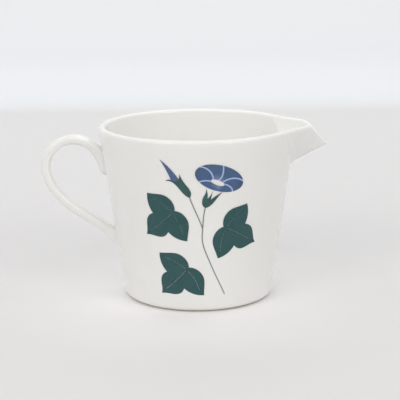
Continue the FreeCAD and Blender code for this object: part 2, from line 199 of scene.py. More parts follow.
# --- mesh helpers -------------------------------------------------------------------------------
def new_piece(name, bm, smooth_angle=40.0):
    """A mesh object at the origin from a bmesh held in millimetres, shaded smooth up to an angle."""
    bmesh.ops.scale(bm, vec=(MM, MM, MM), verts=bm.verts)
    for face in bm.faces:
        face.smooth = True
    limit = math.radians(smooth_angle)
    for edge in bm.edges:
        edge.smooth = not (len(edge.link_faces) == 2 and edge.calc_face_angle(0.0) > limit)
    mesh = bpy.data.meshes.new(name)
    bm.to_mesh(mesh)
    bm.free()
    piece = bpy.data.objects.new(name, mesh)
    bpy.context.scene.collection.objects.link(piece)
    return piece


def draw_loop(bm, points):
    """A closed loop of edges through points."""
    verts = [bm.verts.new(point) for point in points]
    for here, there in zip(verts, verts[1:] + verts[:1]):
        bm.edges.new((here, there))
    return verts


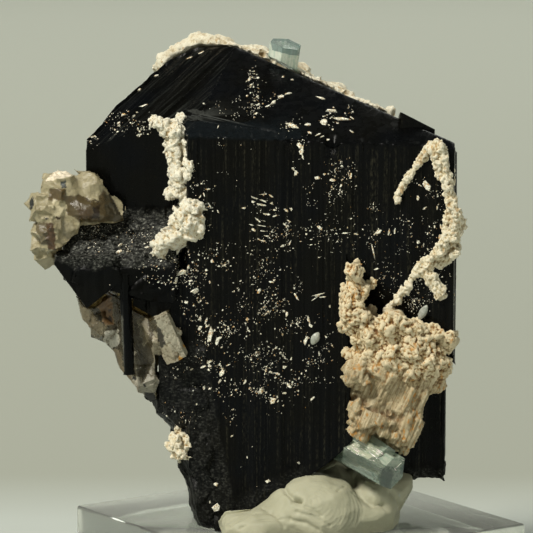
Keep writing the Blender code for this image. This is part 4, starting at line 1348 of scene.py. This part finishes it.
LUMP_OUTLINE = (
    (31, 202), (34, 197), (40, 196), (45, 195), (47, 188), (44, 182), (47, 178), (51, 175), (56, 171),
    (61, 170), (66, 174), (74, 174), (79, 171), (87, 169), (94, 171), (99, 175), (104, 183), (110, 191),
    (114, 203), (120, 212), (125, 222), (112, 226), (100, 224), (88, 222), (80, 220), (80, 230), (80, 240),
    (78, 250), (70, 250), (66, 262), (60, 265), (54, 262), (48, 254), (40, 244), (36, 235), (35, 228),
    (38, 220), (34, 212))
LUMP_BASE = Zone((), (0.52, 0.455, 0.28), 0.68)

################

### WHAT THE EXERCISE ASKS
Using the entries above, tally how many lines have the word "code" in them; write the number and nothing more.

### ANSWER FOR THE TASK
2